Enfin, le récit de Stéphane Beaud permet aussi de montrer à quel point les ressources familiales internes, en l’occurrence les capacités des sœurs aînées à aider leurs sœurs et frères cadets dans leur orientation scolaire, ainsi qu’à leur fournir des aides tout au long de leur trajectoire scolaire et professionnelle (aide à la rédaction de C.V., hébergements à Paris, etc. ) sont autant d’éléments qui comptent pour comprendre les mécanismes de réussite des individus dans des classes populaires fragilisées. C’est ainsi que le capital familial devient une ressource précieuse pour les derniers de la fratrie, dans un contexte où les parents ne sont pas en capacité de s’orienter au sein de l’école ni ne peuvent soutenir leurs enfants dans leurs premières démarches professionnelles. La taille importante de la fratrie et l’écart d’âge entre les aînés et les cadets deviennet alors une ressource déterminante pour ces familles immigrées.

Cet ouvrage, qui se lit comme un roman familial, offre une approche microsociologique individuelle sur des sujets centraux de notre société contemporaine : la réussite scolaire, la vie dans les quartiers populaires d’une ville française, les trajectoires sexuées au sein des familles ou encore le vécu du racisme par les enfants d’immigrés. Les trajectoires individuelles de cette famille montrent à quel point les institutions de la République française, et en particulier l’école, ont pu offrir des ressources pour une émancipation sociale à ces enfants issus de l’immigration. Cette émancipation sociale, obtenue par des diplômes venant couronner la réussite scolaire, s’est traduite par une mobilité géographique fortement sexuée.

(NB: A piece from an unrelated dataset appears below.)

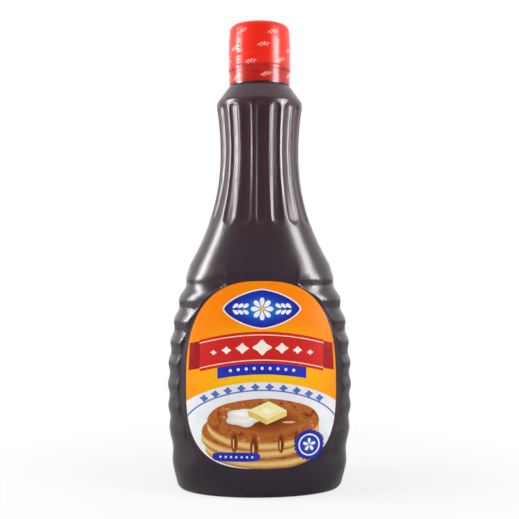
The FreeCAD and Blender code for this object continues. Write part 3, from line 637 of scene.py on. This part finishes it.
def film_sheet(place, stand, low, high, rows=1, columns=1):
    """The same for a shape with four sides: an even net over the unit square, in front and behind, with
    a strip of quads round its edge."""
    a, b = np.meshgrid(np.linspace(-1, 1, columns + 1), np.linspace(-1, 1, rows + 1))
    net = np.arange(a.size).reshape(a.shape)
    quads = np.stack([net[:-1, :-1], net[:-1, 1:], net[1:, 1:], net[1:, :-1]], axis=-1).reshape(-1, 4)
    rim = np.concatenate([net[0, :-1], net[:-1, -1], net[-1, :0:-1], net[:0:-1, 0]])
    on = np.roll(rim, -1)
    strip = np.stack([rim, rim + a.size, on + a.size, on], axis=-1)
    x, z = place(a.ravel(), b.ravel())
    points = np.concatenate([stand(x, z, high), stand(x, z, low)])
    faces = np.concatenate([quads, quads[:, ::-1] + a.size, strip])
    return points, faces.tolist(), np.tile(np.stack([a.ravel(), b.ravel()], axis=-1), (2, 1))


def patch_piece(name, patches, material, slot, sharp=50):
    """One piece from thin patches. Each point keeps its place on its patch's disc as attribute 'disc'."""
    start, points, faces, discs = 0, [], [], []
    for part_points, part_faces, disc in patches:
        points.append(part_points)
        faces += [[start + corner for corner in face] for face in part_faces]
        discs.append(disc)
        start += len(part_points)
    discs = np.concatenate(discs)
    made = make_piece(name, np.concatenate(points), faces, material, slot, sharp)
    places = made.data.attributes.new("disc", "FLOAT_VECTOR", "POINT")
    places.data.foreach_set("vector", np.concatenate([discs, 0 * discs[:, :1]], axis=1).ravel())
    return made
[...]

En outre, cet ouvrage laisse aussi poindre à de nombreuses reprises la façon dont ces quartiers populaires et leurs habitants ont de moins en moins accès à cette émancipation sociale et démontre l’incapacité de la République française à promouvoir une véritable égalité entre toutes et tous. 

 Anouk Flamant, Observatoire PoLoc (juin 2018)

Références de l'ouvrage

Beaud, Stéphane. La France des Belhoumi : portraits de famille (1977-2017). Paris : La Découverte, 2018. 352 p. (SH / L'envers des faits).